### The exercise:
In the listing below, locate the lines that hold "empty" and copy them.

### Data lines:
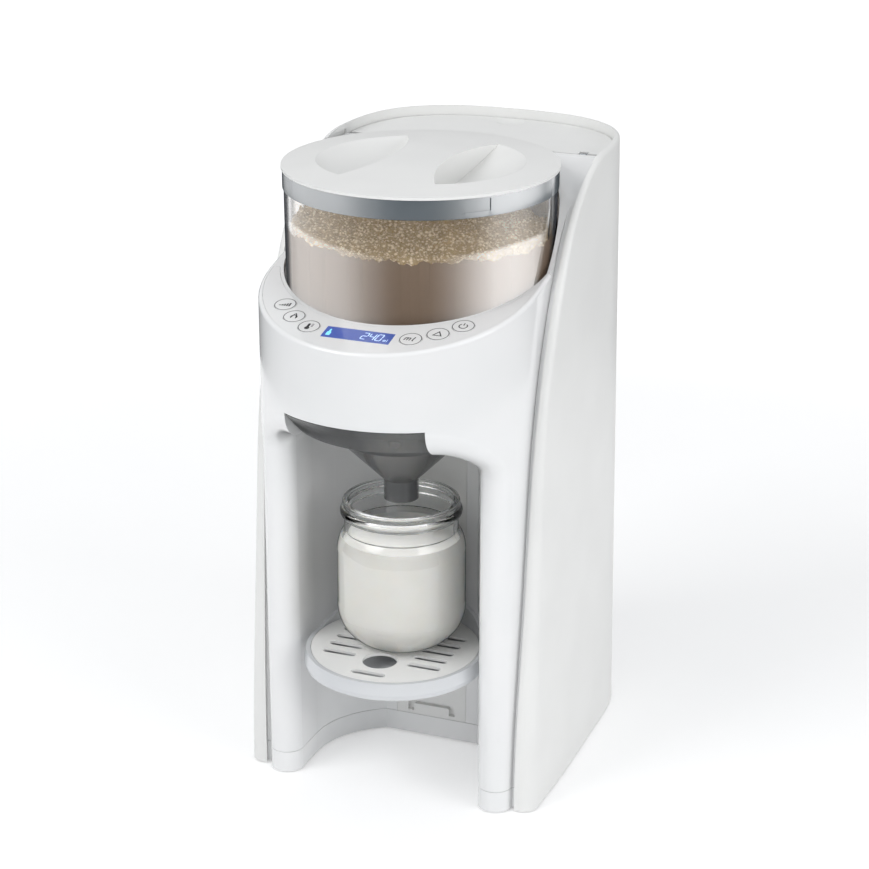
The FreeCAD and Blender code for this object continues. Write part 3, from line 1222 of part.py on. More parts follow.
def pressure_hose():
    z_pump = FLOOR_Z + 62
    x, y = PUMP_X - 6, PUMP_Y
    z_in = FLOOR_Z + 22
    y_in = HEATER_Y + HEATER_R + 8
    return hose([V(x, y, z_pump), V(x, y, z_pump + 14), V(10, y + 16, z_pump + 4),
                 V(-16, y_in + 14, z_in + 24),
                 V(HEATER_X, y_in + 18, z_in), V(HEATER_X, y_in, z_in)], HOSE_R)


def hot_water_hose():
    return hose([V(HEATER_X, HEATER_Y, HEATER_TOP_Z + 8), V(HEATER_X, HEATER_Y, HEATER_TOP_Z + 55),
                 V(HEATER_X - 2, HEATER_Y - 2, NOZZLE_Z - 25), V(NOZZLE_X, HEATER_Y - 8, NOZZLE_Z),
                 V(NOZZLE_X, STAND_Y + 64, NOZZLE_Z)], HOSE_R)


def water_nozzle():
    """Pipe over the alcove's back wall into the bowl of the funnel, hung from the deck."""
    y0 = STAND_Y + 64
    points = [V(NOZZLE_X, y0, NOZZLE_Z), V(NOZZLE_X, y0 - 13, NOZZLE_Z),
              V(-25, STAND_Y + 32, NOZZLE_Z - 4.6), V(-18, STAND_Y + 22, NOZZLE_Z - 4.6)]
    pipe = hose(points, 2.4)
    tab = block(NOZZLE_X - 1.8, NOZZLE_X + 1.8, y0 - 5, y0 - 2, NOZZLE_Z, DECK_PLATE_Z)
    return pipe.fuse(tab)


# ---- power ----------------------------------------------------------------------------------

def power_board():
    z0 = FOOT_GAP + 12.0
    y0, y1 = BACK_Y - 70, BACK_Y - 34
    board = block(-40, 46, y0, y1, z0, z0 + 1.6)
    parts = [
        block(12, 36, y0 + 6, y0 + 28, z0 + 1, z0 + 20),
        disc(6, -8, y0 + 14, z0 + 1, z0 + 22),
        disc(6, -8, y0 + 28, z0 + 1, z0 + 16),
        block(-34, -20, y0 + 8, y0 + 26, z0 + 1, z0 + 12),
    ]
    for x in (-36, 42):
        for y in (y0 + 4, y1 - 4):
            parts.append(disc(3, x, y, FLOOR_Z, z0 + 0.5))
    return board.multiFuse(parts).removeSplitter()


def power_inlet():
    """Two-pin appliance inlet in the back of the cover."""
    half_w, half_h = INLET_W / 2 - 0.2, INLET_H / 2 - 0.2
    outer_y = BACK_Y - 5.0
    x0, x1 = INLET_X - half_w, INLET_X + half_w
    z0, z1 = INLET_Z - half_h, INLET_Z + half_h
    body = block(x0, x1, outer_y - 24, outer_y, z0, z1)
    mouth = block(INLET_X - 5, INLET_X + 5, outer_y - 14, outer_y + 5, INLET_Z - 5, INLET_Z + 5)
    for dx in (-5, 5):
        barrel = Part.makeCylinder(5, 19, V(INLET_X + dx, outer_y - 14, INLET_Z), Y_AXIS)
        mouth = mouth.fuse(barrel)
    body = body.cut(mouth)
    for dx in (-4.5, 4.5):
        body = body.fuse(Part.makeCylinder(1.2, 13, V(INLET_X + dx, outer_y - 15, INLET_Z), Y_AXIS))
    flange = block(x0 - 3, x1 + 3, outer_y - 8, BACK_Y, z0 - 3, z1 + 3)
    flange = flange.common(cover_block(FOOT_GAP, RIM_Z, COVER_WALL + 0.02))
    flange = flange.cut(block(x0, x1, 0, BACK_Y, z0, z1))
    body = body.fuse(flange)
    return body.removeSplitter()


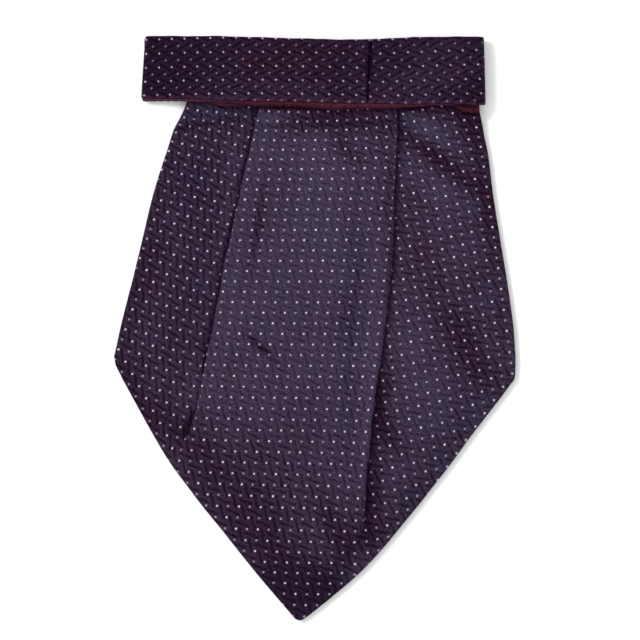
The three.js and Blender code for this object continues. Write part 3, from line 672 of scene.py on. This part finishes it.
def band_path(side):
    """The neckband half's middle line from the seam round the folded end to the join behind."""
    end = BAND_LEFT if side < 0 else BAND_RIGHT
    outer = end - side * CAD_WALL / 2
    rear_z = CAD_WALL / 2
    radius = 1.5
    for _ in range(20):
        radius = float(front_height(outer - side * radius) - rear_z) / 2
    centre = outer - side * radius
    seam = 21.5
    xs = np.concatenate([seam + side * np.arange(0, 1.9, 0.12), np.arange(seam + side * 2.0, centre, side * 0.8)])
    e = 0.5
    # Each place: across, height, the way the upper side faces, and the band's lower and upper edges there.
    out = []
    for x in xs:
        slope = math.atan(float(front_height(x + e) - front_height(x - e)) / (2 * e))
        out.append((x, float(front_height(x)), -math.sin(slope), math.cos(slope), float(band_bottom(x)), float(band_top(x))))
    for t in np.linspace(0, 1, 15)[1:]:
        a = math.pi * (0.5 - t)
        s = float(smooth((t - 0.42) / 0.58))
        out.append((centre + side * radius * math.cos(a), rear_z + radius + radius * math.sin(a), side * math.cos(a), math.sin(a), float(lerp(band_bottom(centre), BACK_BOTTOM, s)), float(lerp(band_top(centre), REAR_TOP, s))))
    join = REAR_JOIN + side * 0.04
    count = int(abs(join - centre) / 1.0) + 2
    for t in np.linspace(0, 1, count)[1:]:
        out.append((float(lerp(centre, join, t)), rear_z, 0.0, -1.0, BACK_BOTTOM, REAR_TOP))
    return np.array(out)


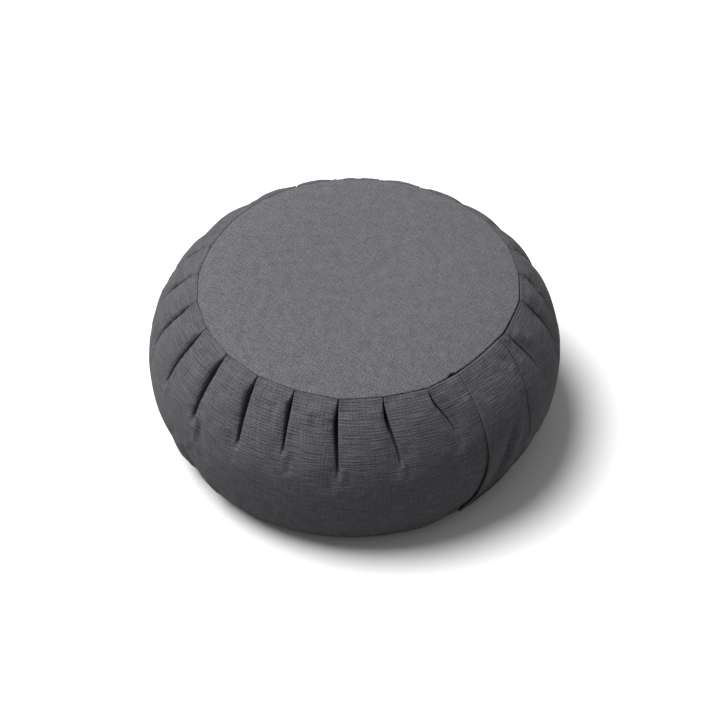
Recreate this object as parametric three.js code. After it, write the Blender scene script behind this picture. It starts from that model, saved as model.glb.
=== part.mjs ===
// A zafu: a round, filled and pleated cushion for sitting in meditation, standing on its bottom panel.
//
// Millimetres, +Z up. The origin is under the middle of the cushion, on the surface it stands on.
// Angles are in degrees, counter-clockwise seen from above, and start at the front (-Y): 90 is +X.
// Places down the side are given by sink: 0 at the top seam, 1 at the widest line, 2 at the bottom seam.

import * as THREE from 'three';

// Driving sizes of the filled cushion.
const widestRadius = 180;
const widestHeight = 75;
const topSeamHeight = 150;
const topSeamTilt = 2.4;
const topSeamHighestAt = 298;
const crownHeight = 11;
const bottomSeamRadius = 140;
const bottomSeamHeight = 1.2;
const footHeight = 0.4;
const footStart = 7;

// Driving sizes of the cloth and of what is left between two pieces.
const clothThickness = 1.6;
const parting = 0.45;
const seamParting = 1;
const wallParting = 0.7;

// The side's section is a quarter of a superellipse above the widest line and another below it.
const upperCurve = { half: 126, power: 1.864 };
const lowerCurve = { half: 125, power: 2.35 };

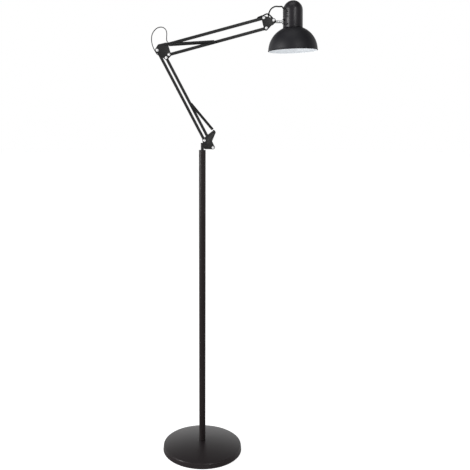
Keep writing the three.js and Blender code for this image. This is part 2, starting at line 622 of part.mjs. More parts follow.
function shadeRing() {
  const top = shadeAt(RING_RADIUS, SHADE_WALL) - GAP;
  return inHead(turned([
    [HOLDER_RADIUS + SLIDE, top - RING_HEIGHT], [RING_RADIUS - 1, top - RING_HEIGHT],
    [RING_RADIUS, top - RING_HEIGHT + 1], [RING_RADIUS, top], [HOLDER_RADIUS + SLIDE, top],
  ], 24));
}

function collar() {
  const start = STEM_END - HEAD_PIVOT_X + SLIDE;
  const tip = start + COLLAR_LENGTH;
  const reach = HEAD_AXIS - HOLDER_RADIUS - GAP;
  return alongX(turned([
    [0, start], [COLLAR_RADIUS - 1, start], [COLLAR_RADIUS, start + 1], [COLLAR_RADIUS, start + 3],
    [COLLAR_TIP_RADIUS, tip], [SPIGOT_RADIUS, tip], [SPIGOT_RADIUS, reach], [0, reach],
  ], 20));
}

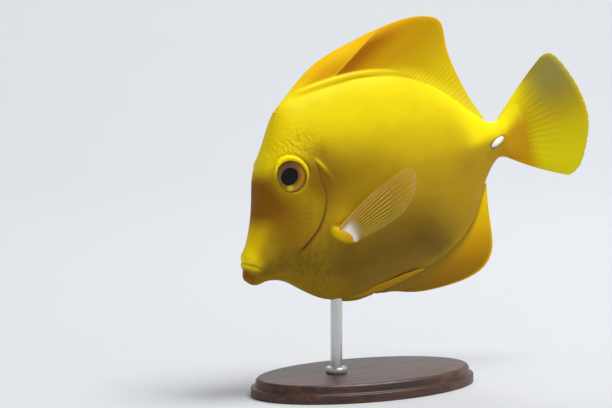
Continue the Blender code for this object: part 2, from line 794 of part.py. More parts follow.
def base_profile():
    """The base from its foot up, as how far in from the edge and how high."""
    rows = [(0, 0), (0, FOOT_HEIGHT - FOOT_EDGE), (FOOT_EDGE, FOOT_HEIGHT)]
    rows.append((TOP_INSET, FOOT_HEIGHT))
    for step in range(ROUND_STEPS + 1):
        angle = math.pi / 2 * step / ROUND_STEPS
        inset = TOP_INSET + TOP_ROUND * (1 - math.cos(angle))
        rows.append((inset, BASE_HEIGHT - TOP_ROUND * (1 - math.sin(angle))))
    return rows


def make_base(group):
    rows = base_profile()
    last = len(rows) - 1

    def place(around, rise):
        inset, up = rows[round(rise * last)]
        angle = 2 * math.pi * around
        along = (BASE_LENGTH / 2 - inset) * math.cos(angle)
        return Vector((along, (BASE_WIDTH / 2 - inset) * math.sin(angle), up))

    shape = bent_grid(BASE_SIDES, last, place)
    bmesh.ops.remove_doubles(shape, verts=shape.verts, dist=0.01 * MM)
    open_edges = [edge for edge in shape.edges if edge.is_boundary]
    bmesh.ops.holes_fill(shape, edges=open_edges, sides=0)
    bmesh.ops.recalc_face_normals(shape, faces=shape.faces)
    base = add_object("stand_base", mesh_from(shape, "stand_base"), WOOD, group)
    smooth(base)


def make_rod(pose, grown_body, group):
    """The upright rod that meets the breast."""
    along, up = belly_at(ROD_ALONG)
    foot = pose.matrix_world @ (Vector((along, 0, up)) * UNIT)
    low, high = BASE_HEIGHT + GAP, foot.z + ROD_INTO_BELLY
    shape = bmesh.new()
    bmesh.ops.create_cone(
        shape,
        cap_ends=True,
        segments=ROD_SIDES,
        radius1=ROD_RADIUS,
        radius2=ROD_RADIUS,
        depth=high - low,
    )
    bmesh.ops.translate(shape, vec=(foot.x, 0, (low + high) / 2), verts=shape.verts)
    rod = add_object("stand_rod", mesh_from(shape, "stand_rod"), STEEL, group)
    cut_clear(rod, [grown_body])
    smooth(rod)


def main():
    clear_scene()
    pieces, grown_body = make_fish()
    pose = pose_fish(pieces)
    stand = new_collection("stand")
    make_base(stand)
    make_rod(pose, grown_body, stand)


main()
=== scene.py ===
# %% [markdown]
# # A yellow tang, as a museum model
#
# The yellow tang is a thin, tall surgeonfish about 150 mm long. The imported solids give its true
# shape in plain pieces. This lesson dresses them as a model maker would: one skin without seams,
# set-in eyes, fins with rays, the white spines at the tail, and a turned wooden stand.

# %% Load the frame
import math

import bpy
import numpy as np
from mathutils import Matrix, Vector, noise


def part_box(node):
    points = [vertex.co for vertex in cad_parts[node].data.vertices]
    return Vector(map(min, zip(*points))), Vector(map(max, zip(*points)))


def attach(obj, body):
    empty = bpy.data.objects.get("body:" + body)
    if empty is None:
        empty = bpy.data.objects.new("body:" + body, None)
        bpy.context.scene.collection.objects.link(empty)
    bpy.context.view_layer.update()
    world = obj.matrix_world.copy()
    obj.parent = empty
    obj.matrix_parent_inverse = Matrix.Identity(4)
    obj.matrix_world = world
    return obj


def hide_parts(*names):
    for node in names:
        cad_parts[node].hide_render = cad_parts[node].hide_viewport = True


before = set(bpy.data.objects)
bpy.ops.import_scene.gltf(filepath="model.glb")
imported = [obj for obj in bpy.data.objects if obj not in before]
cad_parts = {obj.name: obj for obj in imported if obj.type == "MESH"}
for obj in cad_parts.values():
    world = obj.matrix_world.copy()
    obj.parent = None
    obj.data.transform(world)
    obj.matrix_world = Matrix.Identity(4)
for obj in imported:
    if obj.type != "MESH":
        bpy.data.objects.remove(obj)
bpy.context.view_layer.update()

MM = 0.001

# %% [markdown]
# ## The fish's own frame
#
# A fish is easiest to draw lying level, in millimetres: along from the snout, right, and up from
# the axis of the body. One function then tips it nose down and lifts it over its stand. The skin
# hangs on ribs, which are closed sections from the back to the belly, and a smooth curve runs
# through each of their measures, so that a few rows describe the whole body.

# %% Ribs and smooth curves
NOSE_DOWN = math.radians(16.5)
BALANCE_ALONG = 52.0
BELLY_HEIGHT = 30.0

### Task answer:
    empty = bpy.data.objects.get("body:" + body)
    if empty is None:
        empty = bpy.data.objects.new("body:" + body, None)
        bpy.context.scene.collection.objects.link(empty)
    obj.parent = empty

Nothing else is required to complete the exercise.